São designadamente nulos:
§  Os actos viciados de usurpação de poder;
§  Os actos viciados de incompetência absoluta;
§  Os actos que sofram de vício de forma, na modalidade de carência absoluta de forma legal;
§   Os actos praticados sob coacção;
§   Os actos de conteúdo ou objecto impossível ou ininteligível;
§   Os actos que consubstanciam a prática de um crime;
§   Os actos que lesem o conteúdo essencial de um Direito fundamental.

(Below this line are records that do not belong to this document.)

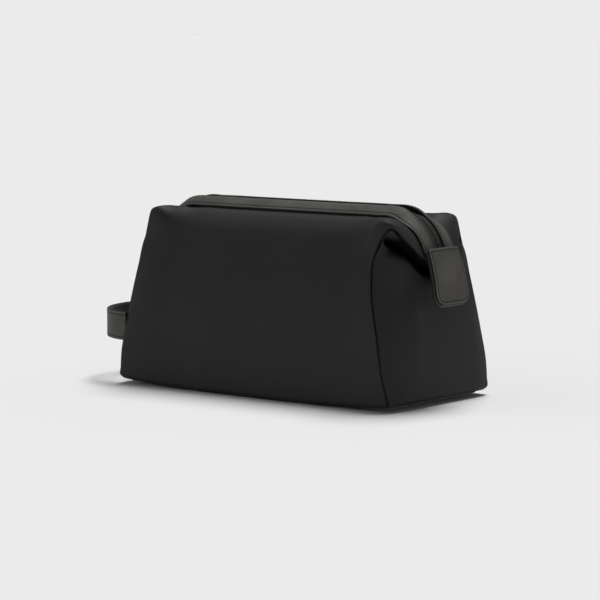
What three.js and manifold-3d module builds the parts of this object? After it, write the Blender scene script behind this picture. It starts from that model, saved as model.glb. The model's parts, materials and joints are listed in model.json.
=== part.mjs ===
// Soft wash bag with a zip along its top, drooping zip ends with leather tabs, and a carry loop.
// Units are millimetres, +Z up. X runs along the zip, the front faces -Y, and the origin is the
// centre of the base on the surface that the bag stands on.
import * as THREE from 'three';
import { mergeVertices } from 'three/addons/utils/BufferGeometryUtils.js';
import Module from 'manifold-3d';

// ---- driving dimensions ----
const BASE_X = 129.5;            // half length of the body at the base
const BASE_Y = 64;               // half depth of the body at the base
const WALL_FOOT_Z = 2.2;         // lower edge of the walls, just above the base panel
const HINGE_Y = 46.5;            // fold line where the wall turns into the roof
const HINGE_Z = 111;
const FLAP_X = 82;               // half length of the part of the mouth that opens
const TRIM_EDGE_Y = 17;          // outer edge of the leather trim beside the zip
const TRIM_EDGE_Z = 136.5;
const CREST_Z = 143.5;           // top of the trim, the highest line of the closed bag
const ZIP_GAP_Y = 4.6;           // inner edge of the trim, half the width of the visible zip
const TAPE_EDGE_Y = 1.05;        // the two tapes stop here, so that the slider's post passes
const TAPE_DEPTH = 3.4;          // how far the zip lies below the crest
const SEAM_GAP = 0.3;            // clearance between neighbouring pieces
const SKIN = 1.5;                // coated fabric of the body
const LINING = 0.8;
const LINING_AWAY = 1.2;        // the lining hangs this far inside the coated fabric
const TRIM_THICK = 1.4;
const TAPE_THICK = 0.6;
const COIL_HIGH = 1.4;
const TAB_WIDE = 36;
const TAB_LONG = 42;
const TAB_THICK = 1.5;
const STRAP_WIDE = 22;           // carry loop
const STRAP_THICK = 1.4;
const LOOP_X = 125;              // centre of the loop's half ellipse
const LOOP_REACH = 52;
const LOOP_HALF = 58;
const LOOP_Z = 44;
const LOOP_PIVOT_X = 130;        // the loop swings here, at its sewn ends
const SLIDER_X = -90;            // the slider when the zip is closed

// ---- finishes ----
const finish = {
  skin: { color: 0x2a2c2b, roughness: 0.62, metalness: 0 },
  leather: { color: 0x4b4a44, roughness: 0.78, metalness: 0 },
  tape: { color: 0x1f2021, roughness: 0.9, metalness: 0 },
  coil: { color: 0x151516, roughness: 0.5, metalness: 0 },
  metal: { color: 0x2f3032, roughness: 0.32, metalness: 0.9 },
  lining: { color: 0x33363a, roughness: 0.85, metalness: 0 },
  board: { color: 0x8c8478, roughness: 0.9, metalness: 0 },
};

const bag = new THREE.Group();
bag.name = 'wash_bag';

function addMesh(name, geometry, finishName) {
  const mesh = new THREE.Mesh(geometry, new THREE.MeshStandardMaterial(finish[finishName]));
  mesh.name = name;
  bag.add(mesh);
  return mesh;
}

// ---- curves and surfaces ----

// Point at t (0 to 1) on a uniform Catmull-Rom curve through the points.
function curveAt(points, t) {
  const spans = points.length - 1;
  const at = Math.min(Math.max(t, 0), 1) * spans;
  const i = Math.min(Math.floor(at), spans - 1);
  const p1 = points[i];
  const p2 = points[i + 1];
  const p0 = i > 0 ? points[i - 1] : p1.map((c, k) => 2 * c - p2[k]);
  const p3 = i + 2 <= spans ? points[i + 2] : p2.map((c, k) => 2 * c - p1[k]);
  const f = at - i;
  return p1.map((c, k) => c + 0.5 * f * (p2[k] - p0[k]
    + f * (2 * p0[k] - 5 * c + 4 * p2[k] - p3[k]
    + f * (3 * (c - p2[k]) + p3[k] - p0[k]))));
}

// A surface through a net of columns of points; u runs across the columns, v along each one.
function netSurface(columns) {
  return (u, v) => new THREE.Vector3(...curveAt(columns.map((column) => curveAt(column, v)), u));
}

function mirrored(surface, axis) {
  return (u, v) => {
    const point = surface(u, v);
    point[axis] = -point[axis];
    return point;
  };
}

// Unit normal of a surface, turned to point away from the given inner point.
function outwardNormals(surface, inner) {
  const step = 1e-3;
  const raw = (u, v) => {
    const u0 = Math.max(u - step, 0);
    const v0 = Math.max(v - step, 0);
    const alongU = surface(Math.min(u + step, 1), v).sub(surface(u0, v));
    const alongV = surface(u, Math.min(v + step, 1)).sub(surface(u, v0));
    return alongU.cross(alongV).normalize();
  };
  const sign = Math.sign(raw(0.5, 0.5).dot(surface(0.5, 0.5).sub(inner)));
  return (u, v) => raw(u, v).multiplyScalar(sign);
}

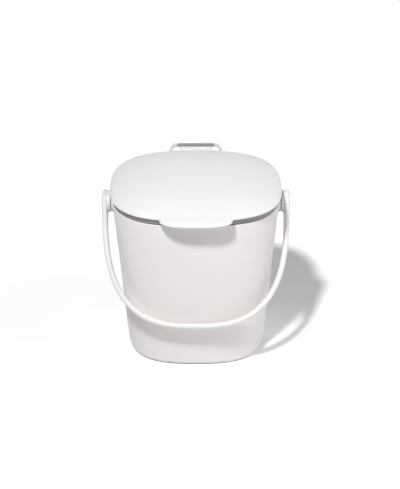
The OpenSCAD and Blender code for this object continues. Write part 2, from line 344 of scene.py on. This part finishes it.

São designadamente anuláveis:
§   Os actos viciados de incompetência relativa;
§    Os actos viciados de vício de forma, nas modalidades de carência relativa de forma legal e, salvo se a lei estabelecer para o caso da nulidade, de preterição de formalidades essenciais;
§    Os actos viciados por desvio de poder;
§    Os actos praticados por erro, dolo ou incapacidade acidental.

A Sanação

O fenómeno da sanação consiste precisamente na transformação de um acto anulável (e por isso inválido perante a ordem jurídica) num acto válido - ou, pelo menos, insusceptível de impugnação contenciosa. O fundamento jurídico da sanação dos actos ilegais é a necessidade de segurança na ordem jurídica. É pois necessário que, decorrido algum tempo sobre a prática de um acto administrativo, se possa saber com certeza se esse acto é legal ou ilegal, válido ou inválido.
A sanação dos actos administrativos pode operar-se por um de dois modos:
§  Por um acto administrativo secundário;
§  Por efeito automático da lei, o decurso de um prazo mais longo de interposição de recurso contencioso (ope legis).